I've been hearing and reading about the Civil War all my life, and I have long believed that there were many examples of heroism, sacrifice and courage on both sides of that conflict, but it was a tragedy from which this nation is still trying to recover. Sometimes I wonder if it will ever fully recover from it.

It was a traumatic experience for the people who lived through it and the people who have lived and are living with the cultural consequences.

On this occasion, I suppose it is tempting to suggest that the war never really ended. It's a temptation that some, like David W. Bright of The Atlantic, seem to have found impossible to resist.

The war did end, of course — 150 years ago today. And what I can't help wondering is how different this country could have been — not if there had never been a Civil War (because I believe, as agonizing as it was, the Civil War was necessary to re–define what America stood for), but if Lincoln had not been killed only a few days later or if Grant had displayed the generosity to the South as president that he had shown to the South's soldiers 150 years ago today.

Lincoln, of course, was killed a few days later, and Grant's presidency lacked many of the fine qualities he had shown as general (among them backbone). As a result, those who wanted to punish the South did so in the form of Reconstruction. It is my belief that Reconstruction produced much the same result in this country that post–World War I sanctions on Germany produced in Europe — chiefly, resentment from those who felt oppressed.

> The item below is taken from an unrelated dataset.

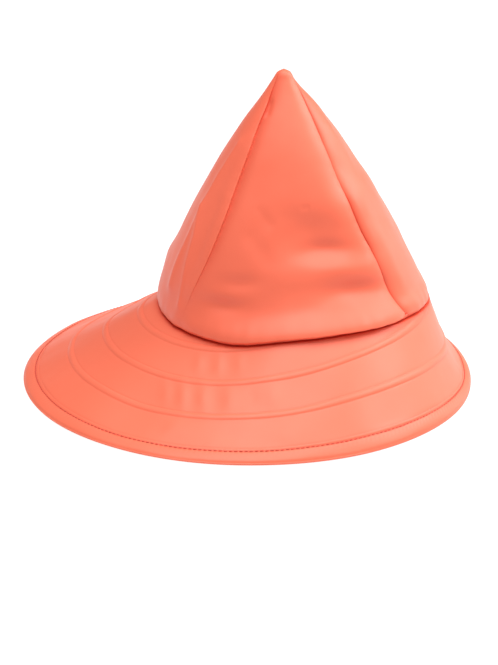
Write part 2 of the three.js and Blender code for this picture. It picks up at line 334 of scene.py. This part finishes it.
def crown_point(angle, up):
    """The smooth crown, at an angle and a share of the way up."""
    lean = SEAM_HALF_LENGTH * smooth(SECTIONS, 2, up)
    square = smooth(SECTIONS, 3, up)
    narrow = SEAM_HALF_WIDTH / SEAM_HALF_LENGTH
    ratio = narrow + (1 - narrow) * up
    c, s = np.cos(np.radians(angle)), np.sin(np.radians(angle))
    swell = (np.abs(c) ** square + np.abs(s) ** square) ** (-1 / square)
    foot = np.maximum(0, 1 - up / FOOT_SHARE)
    dent = 0.0
    for middle, level, wide, high, depth in DENTS:
        dent = dent + depth * DENT_DEPTH * bell(turn(middle, angle) / wide) * bell((up - level) / high)
    out = half_at(up) * (swell - flatness(angle, up)) - FOOT_TUCK * foot * foot
    out = out + dent * np.minimum(1, up / FOOT_SHARE)
    height = GAP + (1 - up) * SEAM_HEIGHT * ring(1, angle) + up * (HAT_HEIGHT - GAP)
    return vec(SEAM_FORWARD + lean + out * c, out * ratio * s, height)


def crown_normal(angle, up):
    return normal_of(crown_point, angle, np.clip(up, 0.004, 0.988), 0.5, 0.003)


# The middle of the rim's box is the origin
outline = rim_point(np.arange(0, 360, 5.0))[:, :2]
MIDDLE = np.array([*(outline.max(0) + outline.min(0)) / 2, 0.0])

rng = np.random.default_rng(11)


def waves(count, shortest, longest):
    """A fixed set of long waves in space, for soft unevenness."""
    direction = unit(rng.normal(size=(count, 3)))
    length = rng.uniform(shortest, longest, count)
    return direction * (2 * np.pi / length)[:, None], rng.uniform(0, 2 * np.pi, count)


def unevenness(points, field):
    total = np.zeros(points.shape[:-1])
    for k, p in zip(*field):
        total += np.sin(points @ k + p)
    return total / math.sqrt(len(field[1]) / 2)


LONG = waves(14, 28, 70)
SHORT = waves(18, 9, 20)


def polyline_distance(x, y, points):
    best = np.full(np.shape(x), 1e9)
    for (x0, y0), (x1, y1) in zip(points[:-1], points[1:]):
        dx, dy = x1 - x0, y1 - y0
        t = np.clip(((x - x0) * dx + (y - y0) * dy) / (dx * dx + dy * dy), 0, 1)
        best = np.minimum(best, np.hypot(x - x0 - t * dx, y - y0 - t * dy))
    return best


def crown_relief(angle, up):
    """Creases and soft unevenness of the crown's cloth, along its normal."""
    total = 0.0
    slant = HAT_HEIGHT - SEAM_HEIGHT
    radius = half_at(up)
    for points, width, height, sharp in CREASES:
        centre = points[len(points) // 2][0]
        x = np.radians(turn(centre, angle)) * radius
        line = [
            (math.radians(turn(centre, a)) * float(half_at(np.array(level))), level * slant)
            for a, level in points
        ]
        d = polyline_distance(x, up * slant + 0 * x, line) / width
        total = total + height * ((1 - sharp) * bell(d) + sharp * np.exp(-1.6 * np.sqrt(d * d + 0.03)))
    base = crown_point(angle, up)
    total = total + LONG_SWELL * unevenness(base, LONG) + SHORT_SWELL * unevenness(base, SHORT)
    return total * np.minimum(1, (1 - up) / 0.12)


def foot_gathers(angle, up):
    """Small gathers where the crown is sewn to the brim."""
    arc = np.radians(angle) * SEAM_HALF_LENGTH
    ripple = np.sin(arc * 0.52 + 1.7 * np.sin(arc * 0.083)) + 0.6 * np.sin(arc * 0.29 + 2)
    return GATHER * ripple * bell((up - 0.03) / 0.045)


def seam_lift(distance, up, kind):
    """Lift beside a panel seam. A roll curves down to it, its neighbour dips under it in places; a lap
    lies over a soft tuck."""
    along = up * (HAT_HEIGHT - SEAM_HEIGHT)
    pucker = PUCKER * np.sin(along * 0.95 + 1.3 * np.sin(along * 0.21)) * bell(distance / 4.5)
    narrow = np.minimum(1, half_at(up) / 35)
    ramp = np.clip((up - 0.1) / 0.4, 0, 1)
    if kind == "roll":
        return narrow * (pucker - SEAM_ROLL * np.exp(-distance / 5))
    if kind == "under":
        dip = smooth(SEAM_DIP, 1, up)
        fall = np.exp(-distance / (6.5 - 3.5 * dip))
        return narrow * (UNDER_SWELL * dip * bell((distance - 13) / 6) - (SEAM_ROLL + UNDER_DROP) * fall)
    if kind == "tuck":
        return narrow * (pucker - TUCK_DEPTH * ramp * bell(distance / 5.5))
    drop = LAP_DROP * ramp * np.exp(-distance / 1.2)
    return narrow * (pucker + LAP_SWELL * bell((distance - 5) / 4) - drop)


def seam_shade(distance, up, kind):
    """Painted shade beside a seam, 0 to 1, darker the deeper the point lies in the seam's crease."""
    if kind == "roll":
        return 0.5 * np.exp(-distance / 0.35)
    if kind == "under":
        dip = smooth(SEAM_DIP, 1, up)
        return (0.6 + 0.3 * dip) * np.exp(-distance / 0.7) + 0.4 * dip * np.exp(-distance / 3)
    if kind == "tuck":
        high = np.clip((up - 0.72) / 0.12, 0, 1)
        soft = np.clip((up - 0.12) / 0.25, 0, 1)
        return 0.7 * high * np.exp(-distance / 0.8) + (0.02 + 0.36 * soft) * bell(distance / 4.5)
    return 0 * distance


def make_mesh(name, points, faces, uv, marks, materials, painted_shade):
    mesh = bpy.data.meshes.new(name)
    mesh.from_pydata(((points - MIDDLE) / 1000).tolist(), [], faces)
    for material in materials:
        mesh.materials.append(material)
    mesh.polygons.foreach_set("material_index", marks)
    mesh.polygons.foreach_set("use_smooth", [True] * len(faces))
    corners = np.zeros(len(mesh.loops), np.int64)
    mesh.loops.foreach_get("vertex_index", corners)
    layer = mesh.uv_layers.new(name="UVMap")
    layer.data.foreach_set("uv", (uv[corners] / 1000).astype(np.float32).ravel())
    # Painted shade per point, which the material turns into darker colour and less gloss
    shade = mesh.attributes.new("painted_shade", "FLOAT", "POINT")
    shade.data.foreach_set("value", painted_shade.astype(np.float32).ravel())
    mesh.update()
    mesh.set_sharp_from_angle(angle=math.radians(50))
    piece = bpy.data.objects.new(name, mesh)
    bpy.context.scene.collection.objects.link(piece)
    return piece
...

I believe that much of the racism and bigotry that has survived for the last century and a half in the South was conceived in Reconstruction. The Jim Crow laws were enacted after Reconstruction had ended but the pain endured. In the Germany of the 1920s, much the same thing happened although the economic sanctions continued.

For the most part, I am inclined to think that a lot of what happened in 19th–century America and 20th–century Europe can be classified as unintended consequences. Oh, sure, I know there were some folks in both places and times whose only desire was to inflict pain on the vanquished — and they succeeded, perhaps beyond their wildest dreams. But I believe most simply wanted to fulfill a code of justice — arbitrary though it may have been.

I would like to believe, anyway, that what came to pass in 19th–century America and 20th–century Europe was not intended — because, if it was, that would be a greater tragedy than the one that preceded it.